— DATA EXTRACT —
════════════════

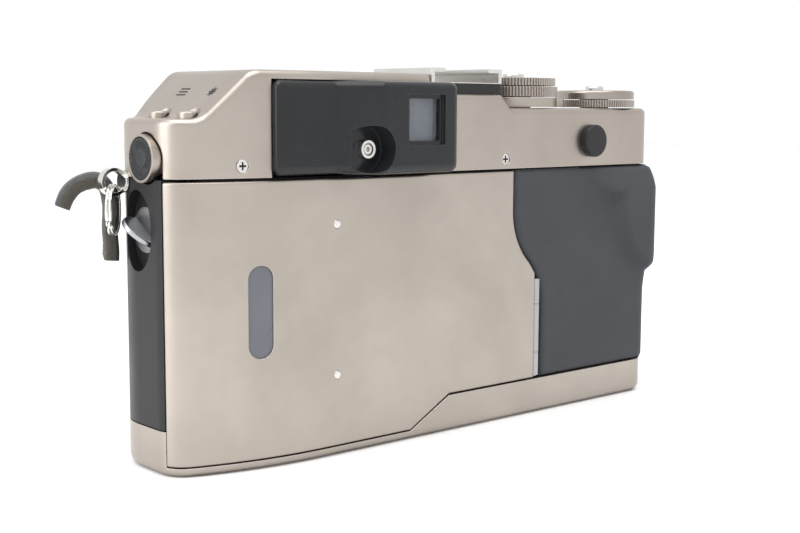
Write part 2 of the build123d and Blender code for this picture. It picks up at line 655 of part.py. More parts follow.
def on_outer_face(edge):
    """True for the edges round the outside face of the door block."""
    box = edge.bounding_box()
    if box.size.Y > 2.0 and box.min.Y < 7.1 and edge.center().X < 50:
        return False
    return box.max.Y > 8.0 and not (box.size.Z > 20 and edge.center().X > 30)


def door_rivets():
    rivets = []
    for x, z in RIVETS:
        rivet = rod_y(0.85, 13.8, 15.15, x, z)
        rivets.append(fillet(rivet.faces().sort_by(Axis.Y)[-1].edges(), 0.3))
    return group(rivets)


def film_window():
    return wall(0.3, SKIN, 15, 45) & slot_prism(*FILM_WINDOW, 5, 20)


def door_liner():
    liner = wall(SKIN, SKIN + 1.6, 9.8, 52.2) & block(-33.0, 49.4, 5, 20, 9.8, 52.2)
    liner -= slot_prism(38.9, 19.5, 40.7, 9.0, 5, 20)
    liner &= s_region(1.2, "cassette", -20, 30, 9.0, 53.0)
    liner -= block(-36, -29.6, 13.2, 14, HINGE_Z[1] - 0.2, HINGE_Z[2] + 0.2)
    return group([liner, door_catch()])


def door_hinge():
    leaf = block(HINGE[0] + 0.3, -29.8, 13.3, 13.8, HINGE_Z[1] + 0.2, HINGE_Z[2] - 0.2)
    leaf += rod_z(KNUCKLE, HINGE_Z[1] + 0.1, HINGE_Z[2] - 0.1, *HINGE)
    return leaf - rod_z(HINGE_PIN + HINGE_RUN, 0, 40, *HINGE)


def door_catch():
    return block(53.0, 54.8, 8.6, 11.4, 39.0, 43.0) & prism(SKIN, 0, 60)


def pressure_plate():
    plate = block(-21.5, 21.5, 9.95, 11.0, 14.6, 47.4)
    return fillet([e for e in plate.edges() if e.bounding_box().size.Y > 0.9
                   and e.bounding_box().size.X < 0.1 and e.bounding_box().size.Z < 0.1], 1.5)


def pressure_spring():
    return block(-14, 14, 11.75, 12.2, 28.0, 34.0)


# ---------------------------------------------------------------- moving pieces
def latch_boss():
    return rod_x(1.9, 50.0, 53.5, *LATCH) + rod_x(4.3, 53.5, 54.0, *LATCH)


def latch_key():
    """A half-round thumb fin that stands out of the dish, leaning back."""
    fin = extrude(Ellipse(4.2, 5.6), amount=0.5, both=True) & block(-9, 9, 0, 9, -2, 2)
    fin = fillet(fin.edges().filter_by(GeomType.ELLIPSE), 0.3)
    lean = Plane(origin=(54.0, -1.6, 44.6), x_dir=(0, 0.823, -0.568), z_dir=(0.389, -0.523, -0.758))
    return lean * fin & block(54.02, 62, -20, 20, 30, 60)


def latch_hook():
    """The arm on the key's spindle that holds the door's catch."""
    y, z = LATCH
    arm = rod_x(3.2, 50.2, 52.6, y, z) + block(50.2, 52.6, y, y + 6.9, z - 1.2, z + 1.2)
    return arm - rod_x(1.95, 50, 53, y, z)


def dioptre_dial():
    rim = rod_x(DIOPTRE_RADIUS, 54.6, 57.3, *DIOPTRE)
    rim -= rod_x(DIOPTRE_RADIUS - 0.5, 56.2, 60, *DIOPTRE)
    return rim + rod_x(1.4, 50.5, 54.6, *DIOPTRE)


def dioptre_face():
    face = rod_x(DIOPTRE_RADIUS - 0.55, 56.2, 57.7, *DIOPTRE)
    return fillet(face.faces().sort_by(Axis.X)[-1].edges(), 0.5)


def bracketing_lever():
    ring = rod_z(9.9, 68.4, 70.5, *SPEED_DIAL)
    tab_place = Pos(SPEED_DIAL[0] - 10.4, SPEED_DIAL[1] + 3.0, 69.3) * Rot(0, 0, -16)
    tab = tab_place * Box(4.6, 3.6, 1.7)
    tab = fillet([e for e in tab.edges() if is_upright(e)], 1.4)
    return ring + tab - rod_z(SPEED_POST + 0.05, 60, 80, *SPEED_DIAL)


def comp_dial():
    disc = knurled(10.0, 0.35, 90, 70.7, 72.9, SPEED_DIAL)
    return disc - rod_z(SPEED_POST + 0.05, 60, 80, *SPEED_DIAL)


def speed_dial():
    disc = knurled(9.5, 0.35, 84, 73.1, 74.8, SPEED_DIAL)
    disc -= rod_z(SPEED_POST + 0.05, 60, 74.1, *SPEED_DIAL)
    return disc - rod_z(LOCK_BUTTON + SLEEVE_GAP, 60, 80, *SPEED_DIAL)


def lock_button():
    button = rod_z(LOCK_BUTTON, 66.0, 75.8, *SPEED_DIAL)
    return fillet(button.faces().sort_by(Axis.Z)[-1].edges(), 0.4)


def focus_dial():
    disc = knurled(9.5, 0.3, 96, 68.4, 70.1, SHUTTER_DIAL)
    return disc - rod_z(SHUTTER_POST + 0.05, 60, 80, *SHUTTER_DIAL)


def main_switch():
    disc = rod_z(9.4, 70.3, 72.3, *SHUTTER_DIAL)
    disc = fillet(disc.faces().sort_by(Axis.Z)[-1].edges(), 0.7)
    disc -= rod_z(SHUTTER_POST + 0.05, 60, 71.7, *SHUTTER_DIAL)
    return disc - rod_z(RELEASE_BUTTON + SLEEVE_GAP, 60, 80, *SHUTTER_DIAL)


def shutter_button():
    button = rod_z(RELEASE_BUTTON, 64.0, 73.4, *SHUTTER_DIAL)
    return fillet(button.faces().sort_by(Axis.Z)[-1].edges(), 0.5)


def push_button(y):
    button = rod_z(BUTTON_RADIUS, 61.5, LEFT_DECK + 1.3, BUTTON_X, y)
    return fillet(button.faces().sort_by(Axis.Z)[-1].edges(), 0.4)


def remote_cap():
    cap = rod_y(3.65, 15.05, 16.8, *REMOTE)
    cap = fillet(cap.faces().sort_by(Axis.Y)[-1].edges(), 0.5)
    cap += rod_y(1.8, 13.9, 15.1, *REMOTE)
    return cap - rod_y(0.7, 13.0, 14.6, *REMOTE)


def release_button():
    """The lens release and the locking pin that it draws back."""
    button = rod_y(3.1, FRONT - 1.6, FRONT + 1.0, *RELEASE)
    button = fillet(button.faces().sort_by(Axis.Y)[0].edges(), 0.5)
    pin = rod_y(0.9, MOUNT_FACE - 0.9, -13.8, *lock_pin_place())
    return group([button, pin])


def battery_lid():
    lid = battery_space(0.1, 1.6, BATTERY_BAY - GAP)
    return lid - rod_z(4.1, -1, 3, *lid_lock_place())


def lid_lock_place():
    (left_x, y), (right_x, _) = BATTERIES
    return ((left_x + right_x) / 2, y)


def battery_lock():
    x, y = lid_lock_place()
    lock = rod_z(4.0, 0.1, 1.6, x, y)
    return lock - block(x - 3.6, x + 3.6, y - 0.5, y + 0.5, 0, 0.8)


def take_up_spool():
    spool = rod_z(5.2, 9.0, 52.0, *SPOOL)
    for angle in range(0, 360, 60):
        x = SPOOL[0] + 5.2 * math.cos(math.radians(angle))
        y = SPOOL[1] + 5.2 * math.sin(math.radians(angle))
        spool -= rod_z(0.5, 11.0, 50.0, x, y)
    spool += rod_z(2.0, 52.0, GEAR_Z[1], *SPOOL)
    return spool + gear(TEETH["spool_gear"], 1.5, *GEAR_Z, SPOOL)


def sprocket():
    shaft = rod_z(1.0, 12.0, GEAR_Z[1], *SPROCKET)
    shaft += gear(TEETH["sprocket_gear"], 0.8, *GEAR_Z, SPROCKET, sprocket_gear_phase())
    for low in (16.0, 44.0):
        shaft += gear_wheel(low, low + 2.2)
    return shaft + rod_z(2.0, 18.2, 44.0, *SPROCKET)


def gear_wheel(z0, z1):
    wheel = rod_z(3.9, z0, z1, *SPROCKET)
    for tooth in range(6):
        place = Pos(*SPROCKET, (z0 + z1) / 2) * Rot(0, 0, 60 * tooth) * Pos(3.8, 0, 0)
        wheel += place * Box(0.9, 1.2, 1.4)
    return wheel


def rewind_fork():
    fork = rod_z(2.0, 50.6, 60.0, *CASSETTE)
    fork += rod_z(4.2, 50.4, 52.6, *CASSETTE)
    x, y = CASSETTE
    return fork + block(x - 2.6, x + 2.6, y - 0.7, y + 0.7, 46.5, 50.6)


def idler_place():
    reach = GEAR_MODULE * (TEETH["spool_gear"] + TEETH["idler_gear"]) / 2
    return (SPOOL[0] - reach, SPOOL[1])


def sprocket_gear_phase():
    """Turns the sprocket's gear so that a gap faces the spool gear's nearest tooth."""
    along = math.degrees(math.atan2(SPROCKET[1] - SPOOL[1], SPROCKET[0] - SPOOL[0]))
    step = 360 / TEETH["spool_gear"]
    lead = round(along / step) * step - along
    ratio = TEETH["spool_gear"] / TEETH["sprocket_gear"]
    return along + 180 - lead * ratio + 180 / TEETH["sprocket_gear"]


def idler_gear():
    return gear(TEETH["idler_gear"], 0.85, *GEAR_Z, idler_place(), 180 / TEETH["idler_gear"])


def idler_stud():
    x, y = idler_place()
    return rod_z(0.8, TOP_SEAM - 0.9, GEAR_Z[1] + 0.4, x, y)


def motor_pinion():
    pinion = gear(TEETH["motor_pinion"], 0.7, *GEAR_Z, MOTOR)
    return pinion + rod_z(0.7, 54.1, GEAR_Z[1], *MOTOR)


def ring_place():
    x, y, z = LUG_EYE
    return Pos(x, y, z - 0.7 - RING_RADIUS) * Rot(0, 0, -40) * Rot(0, 90, 0)


def split_ring():
    return ring_place() * Torus(RING_RADIUS, RING_WIRE)


def strap_leather():
    """A leather strip folded over beside the ring, seen from the rear as an upside-down U."""
    outer, inner = [], []
    for index, (x, z) in enumerate(STRAP_MIDDLE):
        x0, z0 = STRAP_MIDDLE[max(index - 1, 0)]
        x1, z1 = STRAP_MIDDLE[min(index + 1, len(STRAP_MIDDLE) - 1)]
        scale = STRAP_HALF / math.hypot(x1 - x0, z1 - z0)
        side = (-(z1 - z0) * scale, (x1 - x0) * scale)
        outer.append((x + side[0], z + side[1]))
        inner.append((x - side[0], z - side[1]))
    x, y, turn = STRAP_PLACE
    strip = Pos(x, y, 0) * Rot(0, 0, turn) * side_prism(outer + inner[::-1], -STRAP_WIDTH, 0)
    return strip - ring_place() * Torus(RING_RADIUS, RING_WIRE + 0.25)


PARTS = [
    chassis, shutter, bottom_cover, tripod_socket, top_cover, front_cover, mount_ring,
    mount_screws, gold_contacts, side_panel, rear_grip, front_grip, eyepiece_housing,
    eyepiece_glass, finder_block, cover_windows, shoe_base, shoe_rails, sync_terminal,
    remote_socket, cover_screws, strap_lugs, circuit_board, drive_motor, batteries,
    dial_posts, hinge_leaf, hinge_pin, door_skin, door_rivets, film_window, door_liner,
    door_hinge, pressure_plate, pressure_spring, latch_boss, latch_key, latch_hook,
    dioptre_dial, dioptre_face, bracketing_lever, comp_dial, speed_dial, lock_button,
    focus_dial, main_switch, shutter_button, remote_cap, release_button, battery_lid,
    battery_lock, take_up_spool, sprocket, rewind_fork, idler_gear, motor_pinion,
    split_ring, strap_leather]

for make_part in PARTS:
    write(make_part.__name__, make_part())
for name, button_y in BUTTONS.items():
    write(name, push_button(button_y))
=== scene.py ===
import math

import bmesh
import bpy
from mathutils import Matrix, Vector, noise


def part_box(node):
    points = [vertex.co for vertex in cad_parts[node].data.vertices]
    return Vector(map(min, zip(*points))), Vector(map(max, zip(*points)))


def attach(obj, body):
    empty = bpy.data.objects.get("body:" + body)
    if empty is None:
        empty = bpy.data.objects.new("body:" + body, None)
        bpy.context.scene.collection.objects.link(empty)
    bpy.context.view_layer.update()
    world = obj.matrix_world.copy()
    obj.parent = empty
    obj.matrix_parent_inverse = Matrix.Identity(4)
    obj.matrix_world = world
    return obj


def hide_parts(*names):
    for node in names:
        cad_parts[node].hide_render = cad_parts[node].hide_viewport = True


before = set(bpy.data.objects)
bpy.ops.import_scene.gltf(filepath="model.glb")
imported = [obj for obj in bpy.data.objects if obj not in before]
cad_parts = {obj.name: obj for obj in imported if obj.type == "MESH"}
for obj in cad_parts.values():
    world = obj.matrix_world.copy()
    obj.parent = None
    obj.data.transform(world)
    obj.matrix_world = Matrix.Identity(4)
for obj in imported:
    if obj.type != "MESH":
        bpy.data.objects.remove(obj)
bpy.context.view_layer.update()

# The look of a compact metal film camera body. Metres, in the frame of the CAD model:
# +Z up, the film door faces +Y, the lens mount faces -Y, the cassette end is at +X.

MM = 0.001

# Camera
CAMERA_PLACE = Vector((0.17996, 0.21271, 0.06837))
CAMERA_TARGET = Vector((-0.00391, 0.00427, 0.03457))
CAMERA_ROLL = math.radians(0.274)
CAMERA_LENS = 59.24

# Rubber grip, in millimetres
GRIP_SEAM_TOP = -27.85         # X of the S-shaped edge above the curve
GRIP_SEAM_LOW = -37.15         # X of the S-shaped edge below the curve
GRIP_CURVE = (24.0, 46.0)      # Z between which the edge curves
GRIP_CORNER = 4.5
GRIP_INNER = 13.9              # Y of the rubber's hidden face
GRIP_INNER_END = -74.3         # X of the hidden face at the grip end
GRIP_INNER_CORNER = 1.3
GRIP_EDGE = 1.2                # rounding along the upper and lower edge
GRIP_SEAM_EDGE = 0.9           # rounding along the S-shaped edge
REAR_FACE = 15.0               # Y of the plain rear face
GRIP_NARROW_LOW = (1.5, 24.0, 34.0)    # how much narrower below, between two heights
GRIP_NARROW_TOP = (0.8, 51.0, 55.0)    # and how much above
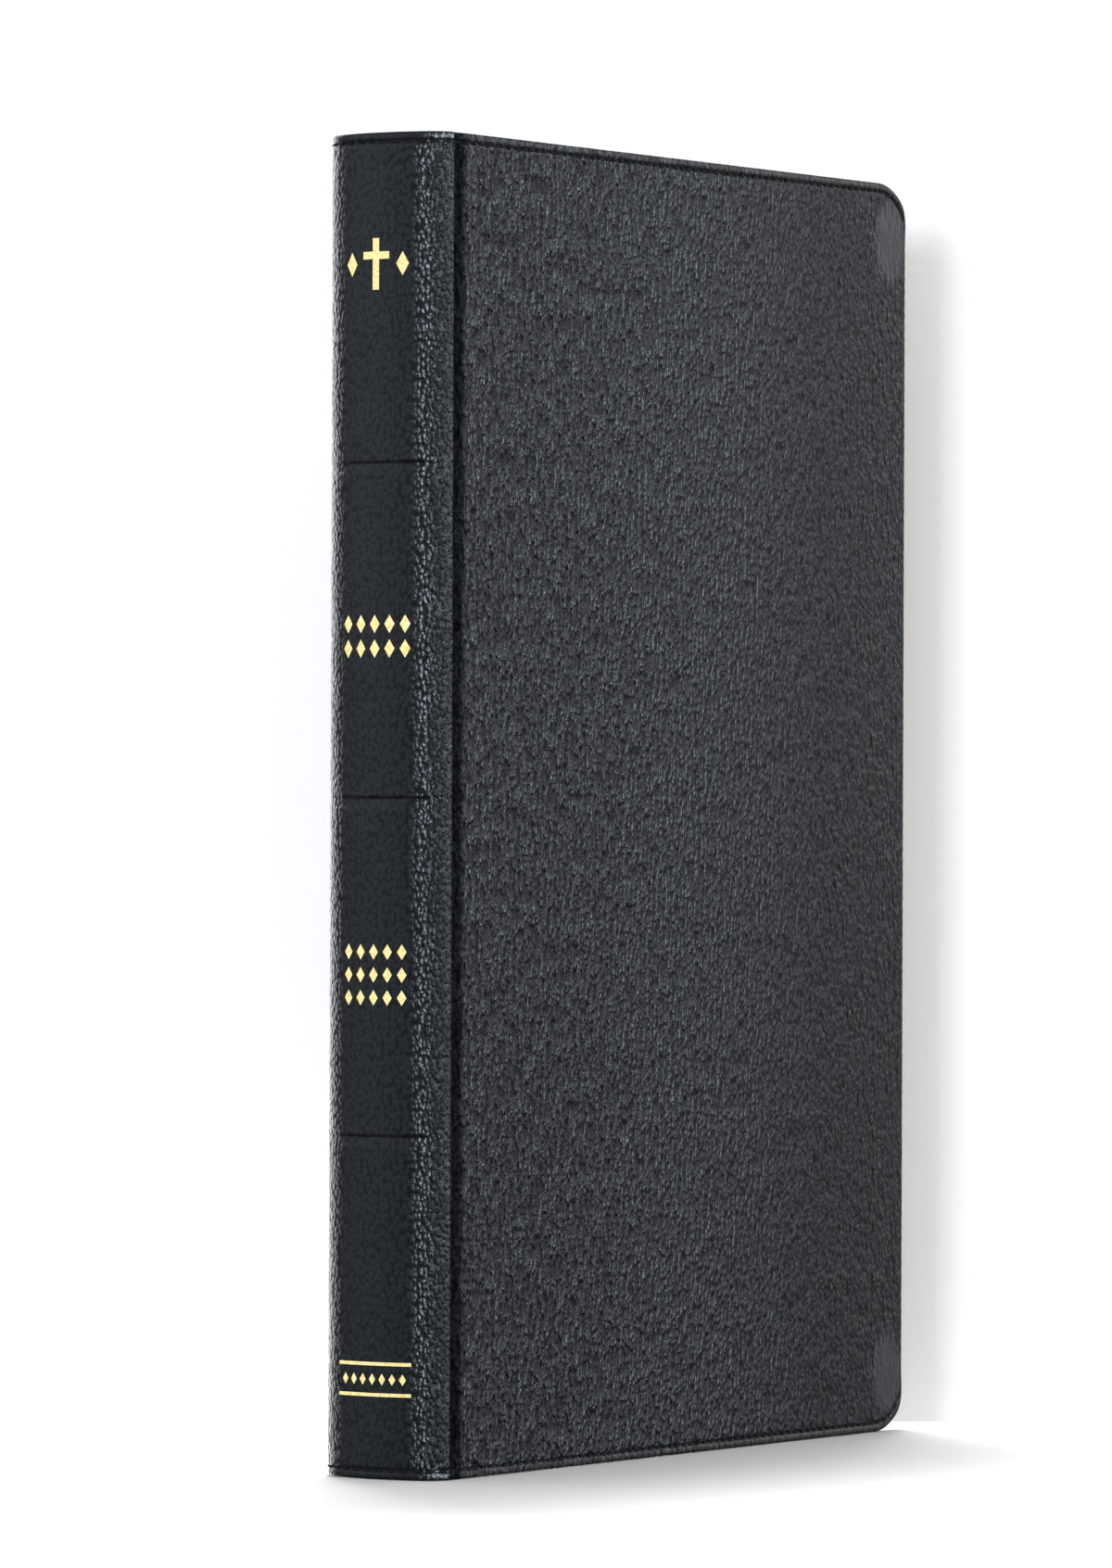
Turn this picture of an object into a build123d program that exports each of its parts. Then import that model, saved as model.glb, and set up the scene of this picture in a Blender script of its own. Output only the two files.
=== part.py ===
from build123d import *
import math
import os

os.makedirs("parts", exist_ok=True)

# A bible in a limp leather case, standing on its tail. Millimetres.
# +Z runs from tail to head, the spine is on -Y, the front cover on +X.
# The origin is under the middle of the closed book, on the surface it stands on.

# The closed book
height = 235.0
depth = 160.0
thickness = 25.4

# The leather case
leather = 0.9
liner_board = 0.5
lining_paper = 0.3
corner_radius = 10.0
edge_round = 0.6
turn_in = 12.0
lining_margin = 3.0

# The hinge line, where the cover's flat side meets the round of the spine
spine_bulge = 5.4
shoulder = 4.2
crown_rise = 1.3
hinge_clearance = 0.3

# The layers between the spine's leather and the backs of the sections
spine_inlay = 0.4
kraft_lining = 0.2
mull = 0.2
tape = 0.2
layer_clearance = 0.05

# The text block
head_square = 3.0
fore_edge_square = 4.0
page_corner_radius = 8.0
flyleaf = 0.2
leaf_clearance = 0.05
bodies_of_pages = 4
sections_per_body = 4
tape_count = 5
tape_width = 12.0
tape_margin = 28.0
headband = 1.6
headband_depth = 1.5
headband_margin = 0.4

# The stitched hem
hem = 1.7
thread = 0.5
groove_depth = 0.35
thread_sink = 0.05

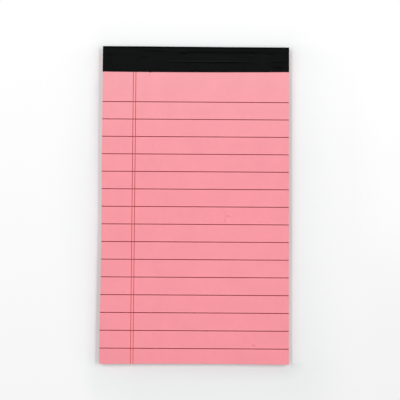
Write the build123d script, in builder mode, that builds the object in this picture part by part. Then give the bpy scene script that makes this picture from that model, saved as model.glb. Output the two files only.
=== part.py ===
from build123d import *
import os

os.makedirs("parts", exist_ok=True)

# A pocket memo pad, lying on its back, in millimetres. X runs across the pad, the bound head
# is at +Y, the open tail at -Y, and the top sheet faces +Z. The origin is under the middle of
# the pad, on the surface that it lies on.

# Pad outline, binding included
pad_width = 75.0
pad_length = 127.0

# Sheets and backing board, all cut in one go
sheet_count = 50
sheet_thickness = 0.1
cut_edge_chamfer = 0.025
board_thickness = 0.8

# Binding: glue on the sheets' heads, and a tape folded over them
glue_thickness = 0.25
tape_thickness = 0.2
fold_land = 0.05
front_strip_depth = 10.4
back_strip_depth = 9.2

# Print on the top sheet, placed from the head edge and from the left edge
ink_thickness = 0.02
rule_width = 0.3
rule_pitch = 7.03
first_rule_from_head = 22.5
space_below_rules = 5.0
margin_line_count = 2
margin_line_width = 0.24
margin_from_left = 12.34
margin_spacing = 1.02

# Heights, from the surface up
board_bottom = tape_thickness
block_bottom = board_bottom + board_thickness
block_top = block_bottom + sheet_count * sheet_thickness

# Places along the pad, from tail to head
tail_y = -pad_length / 2
head_y = pad_length / 2
glue_head_y = head_y - tape_thickness
sheet_head_y = glue_head_y - glue_thickness
sheet_length = sheet_head_y - tail_y
front_strip_y = head_y - front_strip_depth
back_strip_y = head_y - back_strip_depth

# The tape bends round the glue with this inner radius, at the front and at the back
fold_radius = glue_thickness - fold_land

# The chamfer on a sheet's edges, which leaves at least a fifth of the edge upright
edge_chamfer = min(cut_edge_chamfer, 0.4 * sheet_thickness)

# The print stays on the flat of the top sheet, inside its cut edges
print_width = pad_width - 2 * edge_chamfer
print_tail_y = tail_y + edge_chamfer
first_rule_y = head_y - first_rule_from_head
rule_room = first_rule_y - tail_y - space_below_rules
rule_count = int(rule_room / rule_pitch) + 1
rule_places = [(0, first_rule_y - row * rule_pitch) for row in range(rule_count)]
margin_x = -pad_width / 2 + margin_from_left
margin_length = front_strip_y - print_tail_y
margin_places = [(margin_x + line * margin_spacing, front_strip_y) for line in range(margin_line_count)]


# One sheet, with its three cut edges eased, which leaves a fine line between two sheets
with BuildPart() as sheet:
    with BuildSketch(Plane.XY.offset(block_bottom)):
        with Locations((0, sheet_head_y)):
            Rectangle(pad_width, sheet_length, align=(Align.CENTER, Align.MAX))
    extrude(amount=sheet_thickness)
    outline_edges = sheet.faces().filter_by(Axis.Z).edges()
    open_edges = outline_edges - outline_edges.group_by(Axis.Y)[-1]
    chamfer(open_edges, edge_chamfer)

# The sheets lie face to face as one block
with BuildPart() as page_block:
    with Locations(*[(0, 0, leaf * sheet_thickness) for leaf in range(sheet_count)]):
        add(sheet.part)

page_block.part.label = "page_block"
export_step(page_block.part, "parts/page_block.step")


# Stiff board under the sheets, cut flush with them
with BuildPart() as backing_board:
    with BuildSketch(Plane.XY.offset(board_bottom)):
        with Locations((0, sheet_head_y)):
            Rectangle(pad_width, sheet_length, align=(Align.CENTER, Align.MAX))
    extrude(amount=board_thickness)

backing_board.part.label = "backing_board"
export_step(backing_board.part, "parts/backing_board.step")


# Glue over the heads of the sheets and the board, rounded where the tape bends round it
with BuildPart() as head_glue:
    with BuildSketch(Plane.YZ):
        with BuildLine():
            glue_outline = FilletPolyline(
                (sheet_head_y, block_top),
                (glue_head_y, block_top),
                (glue_head_y, board_bottom),
                (sheet_head_y, board_bottom),
                radius=fold_radius,
            )
            Line(glue_outline @ 0, glue_outline @ 1)
        make_face()
    extrude(amount=pad_width / 2, both=True)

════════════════

— WHAT THE EXERCISE ASKS —
Everything from the line that contains "for make_part in" to the line that contains "obj.parent = empty" must be transcribed exactly, both end lines included.

— RESULT FOR THIS EXERCISE —
for make_part in PARTS:
    write(make_part.__name__, make_part())
for name, button_y in BUTTONS.items():
    write(name, push_button(button_y))
=== scene.py ===
import math

import bmesh
import bpy
from mathutils import Matrix, Vector, noise


def part_box(node):
    points = [vertex.co for vertex in cad_parts[node].data.vertices]
    return Vector(map(min, zip(*points))), Vector(map(max, zip(*points)))


def attach(obj, body):
    empty = bpy.data.objects.get("body:" + body)
    if empty is None:
        empty = bpy.data.objects.new("body:" + body, None)
        bpy.context.scene.collection.objects.link(empty)
    bpy.context.view_layer.update()
    world = obj.matrix_world.copy()
    obj.parent = empty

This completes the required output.